I know there are consequences to using Amazon. And I’m sorry, I love used bookstores as much as the next bibliophile nutjob, but if the price of having the world of books at my mouse-clicking fingertips means brick-and-mortar used bookstores go extinct, then I’ll pay that price. (And I know there are other consequences too. So far I don’t care about any of those either.)
So now Amazon owns Goodreads and thus has access to far more of my reading data than they did before. Presumably they’ll eventually be able to scan my entire 1107 books when I visit their site, along with my reviews and ratings, and they’ll use that knowledge to try and sell me stuff which I’m likely to buy. And read. And enjoy. And this is bad how?
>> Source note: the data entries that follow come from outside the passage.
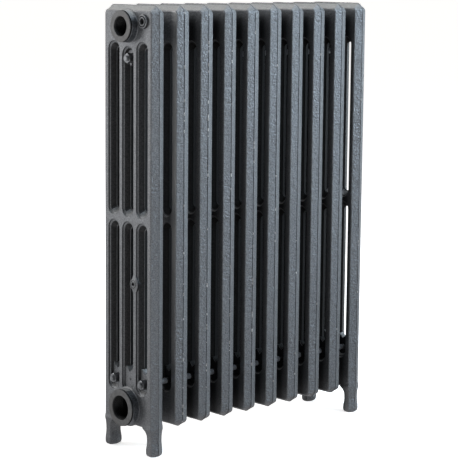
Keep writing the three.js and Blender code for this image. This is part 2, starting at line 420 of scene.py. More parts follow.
def middle_casting():
    """A section without legs, with a neck each way at both ports."""
    solid = casting(DROP_FACE)
    necks = [
        turned("neck", neck_profile(NECK_RADIUS, -NECK_FACE, NECK_FACE), 56, 0, z)
        for z in (TOP_PORT_Z, BOTTOM_PORT_Z)
    ]
    boolean(solid, joined(necks), "UNION")
    return bored(solid, -PITCH, PITCH)


# A leg from the floor up: Z, half thickness, flat toward the middle, flat outside, roof height.
LEG_LEVELS = [
    (0.0, 7.5, 3.6, 3.4, 2.6),
    (1.2, 9.4, 5.2, 4.5, 3.8),
    (3.5, 10.6, 6.3, 5.2, 4.4),
    (10.0, 10.8, 6.6, 5.2, 4.5),
    (20.0, 10.0, 5.2, 4.6, 4.6),
    (31.0, 10.2, 6.0, 4.7, 4.8),
    (36.0, 11.1, 8.5, 4.7, 5.0),
    (41.0, 12.1, 13.5, 4.8, 5.1),
    (52.0, 10.0, 14.0, 4.7, 5.0),
]
LEG_RINGS = [
    0, 0.5, 1.2, 2.2, 3.5, 5, 7, 10, 13, 16, 20, 24, 28, 31, 33.5, 36, 38, 39.5, 41, 43, 45.5, 48.5, 52,
]
LEG_CENTRE = 46.6
LEG_EASE = 1.6


def leg_size(z):
    """The leg's four sizes at height z, on a smooth curve through LEG_LEVELS."""
    levels = LEG_LEVELS
    for i in range(len(levels) - 1):
        if levels[i][0] <= z <= levels[i + 1][0]:
            break
    before, here = levels[max(i - 1, 0)], levels[i]
    there, after = levels[i + 1], levels[min(i + 2, len(levels) - 1)]
    span = there[0] - here[0]
    t = (z - here[0]) / span
    h00, h10 = 2 * t**3 - 3 * t**2 + 1, t**3 - 2 * t**2 + t
    h01, h11 = -2 * t**3 + 3 * t**2, t**3 - t**2
    sizes = []
    for k in range(1, 5):
        slope0 = (there[k] - before[k]) / (there[0] - before[0])
        slope1 = (after[k] - here[k]) / (after[0] - here[0])
        sizes.append(h00 * here[k] + h10 * span * slope0 + h01 * there[k] + h11 * span * slope1)
    return sizes


def rounded(corners, radius, steps=3):
    """A closed 2D outline with its corners eased."""
    points = []
    count = len(corners)
    for i, corner in enumerate(corners):
        p = Vector(corner)
        a = Vector(corners[i - 1]) - p
        b = Vector(corners[(i + 1) % count]) - p
        ra = min(radius, a.length * 0.45)
        rb = min(radius, b.length * 0.45)
        start, end = p + a.normalized() * ra, p + b.normalized() * rb
        for k in range(steps + 1):
            t = k / steps
            points.append(start * (1 - t) ** 2 + p * 2 * t * (1 - t) + end * t**2)
    return points


def leg(side):
    """A cast leg, in front for side -1 and at the back for 1."""
    rings = []
    for z in LEG_RINGS:
        thick, inner, outer, roof = leg_size(z)
        a, b = (outer, inner) if side < 0 else (inner, outer)
        y = side * LEG_CENTRE
        corners = [
            (-thick, y - a), (0, y - a - roof), (thick, y - a),
            (thick, y + b), (0, y + b + roof), (-thick, y + b),
        ]
        rings.append([(p.x, p.y, z) for p in rounded(corners, LEG_EASE)])
    return loft("leg", rings)


def hub(radius, z):
    """The painted barrel of a threaded end hub, flared into the body."""
    profile = [
        (-HUB_BACK + 0.1, 0), (-HUB_BACK + 0.1, radius - 0.3), (-HUB_BACK + 0.5, radius),
        (-HALF - 1.6, radius), (-HALF - 0.6, radius + 0.25), (-HALF + 0.2, radius + 0.9),
        (-HALF + 0.8, radius + 1.8), (0, radius + 1.8), (0, 0),
    ]
    return turned("hub", profile, 72, 0, z)


def revolved_ring(name, profile, facets, y, z):
    """A closed (x, radius) profile turned about X."""
    count = len(profile)
    vertices, faces = [], []
    for i in range(facets):
        a = 2 * math.pi * i / facets
        vertices += [(x, y + r * math.cos(a), z + r * math.sin(a)) for x, r in profile]
    for i in range(facets):
        for k in range(count):
            a, b = i * count, (i + 1) % facets * count
            n = (k + 1) % count
            faces.append((a + k, b + k, b + n, a + n))
    obj = new_object(name, vertices, faces)
    face_outward(obj.data)
    return obj


def hub_ring(size, z):
    """The bare machined ring at a hub's end, with its turning marks, and the groove behind it."""
    radius, hole = size
    profile = [(-HUB_BACK + 0.5, hole - 0.2), (-HUB_FACE + 0.5, hole - 0.2), (-HUB_FACE, hole + 0.3)]
    marks = 9
    for k in range(1, marks):
        r = hole + 0.3 + (radius - hole - 1.2) * k / marks
        profile.append((-HUB_FACE + (0.12 if k % 2 else 0.0), r))
    profile += [
        (-HUB_FACE, radius - 0.9), (-HUB_FACE + 0.3, radius - 0.45), (-HUB_FACE + 0.9, radius - 0.35),
        (-HUB_FACE + 1.25, radius - GROOVE_DEPTH), (-HUB_BACK, radius - GROOVE_DEPTH),
        (-HUB_BACK, radius - 0.35), (-HUB_BACK + 0.5, radius - 0.35),
    ]
    return revolved_ring("hub_ring", profile, 96, 0, z)


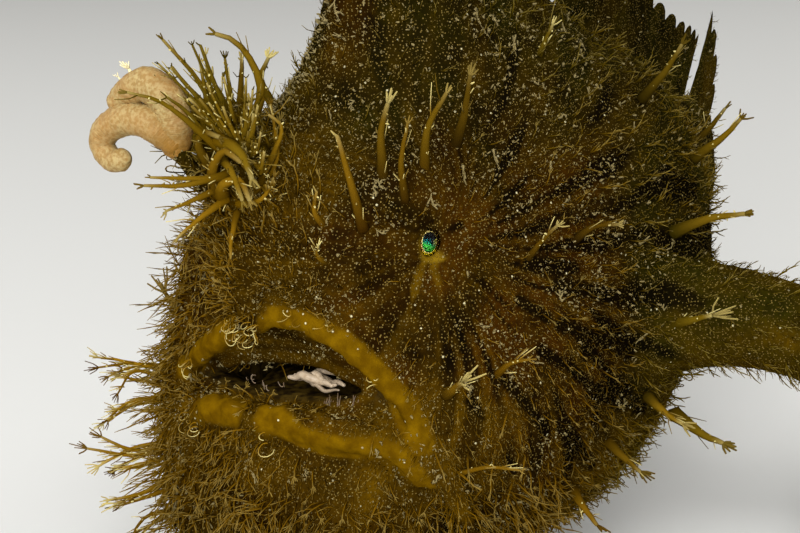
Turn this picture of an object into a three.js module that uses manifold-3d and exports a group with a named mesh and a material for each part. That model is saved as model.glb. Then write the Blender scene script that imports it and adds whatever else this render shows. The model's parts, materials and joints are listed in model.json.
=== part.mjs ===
// Striated frogfish resting on its fins, life size, with the worm-like lure folded beside its snout.
// Millimetres, +Z up. The fish looks along -Y and its left side is +X. While it is shaped, y is
// counted back from the tip of the muzzle and z up from the floor.
import * as THREE from 'three';
import { mergeVertices } from 'three/addons/utils/BufferGeometryUtils.js';
import Module from 'manifold-3d';

const wasm = await Module();
wasm.setup();

// Driving dimensions
const GAP = 0.3;
const MUZZLE_HALF_WIDTH = 20;
const MUZZLE_ROUNDING = 4.2;
const CORNER_X = 23;
const LIP_RADIUS = 2.0;
const EYE = { x: 17.7, y: 12.4, z: 63.0, radius: 3.5, opening: 3.1 };
const GILL_LINE_Y = 54;
const TAIL_LINE_Y = 100;
const TAIL_BEND = { from: 70, over: 92, reach: 24 };
const FACE_COAT = 0.9;
const FLANK_COAT = 3.2;
const BEARD_COAT = 1.8;
const JAW_SEAM_Z = 37.6;
const MOUTH_DEPTH = 15;
const DORSAL_RAYS = 12;
const ANAL_RAYS = 7;
const CAUDAL_RAYS = 9;
const PECTORAL_RAYS = 10;
const PELVIC_RAYS = 5;

// Masses of flesh: centre, half sizes, and how softly each runs into the ones before it
const MASSES = [
  { at: [0, 50, 48], half: [31, 50, 39.5], blend: 0 },
  { at: [0, 46, 27], half: [26, 36, 21], blend: 10 },
  { at: [0, 25.5, 46], half: [27, 25.5, 31], blend: 8 },
  { at: [0, 15.5, 40], half: [25.5, 13.5, 14], blend: 7 },
  { at: [0, 22, 63], half: [20, 20, 15], blend: 6 },
  { at: [0, 14.5, 28], half: [23, 17.5, 17], blend: 6 },
  { at: [0, 27, 20], half: [23, 24, 15], blend: 8 },
  { at: [0, 40, 78], half: [16, 24, 14], blend: 8 },
  { at: [0, 106, 50], half: [8.5, 32, 16], blend: 16 },
  { at: [0, 9.5, 60], half: [13.5, 11, 11], blend: 5 },
  { at: [17, 29, 40], half: [15, 22, 21], blend: 6, paired: true },
  { at: [13.5, 14, 69], half: [6.5, 8, 4.5], blend: 5, paired: true },
];

// Lip edges as heights over x. The gape is a little lopsided, higher on the fish's left.
const UPPER_LIP = heightCurve([
  [-23, 32.5], [-19.2, 37.8], [-14.4, 41.9], [-9.9, 45.2], [-6, 47.7], [-2.3, 50],
  [2, 51.4], [5.4, 51.8], [8.8, 51.4], [12, 50.4], [15, 48.8], [17.5, 46.3],
  [19.5, 44], [21.2, 41.6], [23, 37], [23.6, 34],
]);
const LOWER_LIP = heightCurve([
  [-23, 31.5], [-19, 32.6], [-14.5, 33.8], [-9, 35.8], [-3.5, 36.5], [0.5, 36.2],
  [5, 37.8], [8.8, 38.1], [12, 37.5], [16.3, 37.4], [20.5, 36.5], [21.7, 35.2], [23.6, 31.5],
]);

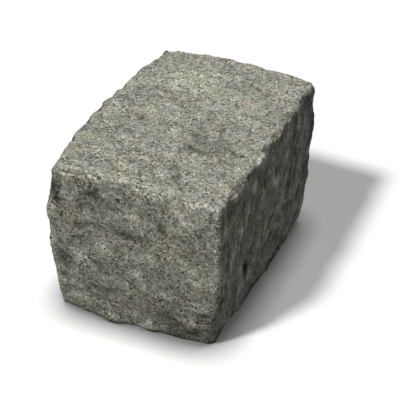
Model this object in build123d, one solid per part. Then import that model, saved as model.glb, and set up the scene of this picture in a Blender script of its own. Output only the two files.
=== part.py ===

I worked for Amazon almost fifteen years ago and I remember Jeff Bezos ranting in his grandiose way about how eventually Amazon was going to take over the entire internet retail world. Well, speaking as someone who really enjoys getting Coralie Bickford-Smith books for almost half-off normal retail price, I say ride on, Genghis; I’m right behind you.
Overheard as I got on the bus:
Boy: “Wow, I just realized that those are all the words I usually use to describe Mauritania.”
Girl, in the hopeful voice of someone on a first date: “Oh, is that the imaginary country you invented?”
Boy, in the regretful voice of someone on a last date: “Uh…no.”
I bought another piece of body-part decor. It’s a table that sits on sort of tentacly legs which end in four little paws. This time there was a decided silence before Gene said “Oh, I like it.”
I probably need to stop shopping at stores with no return policies.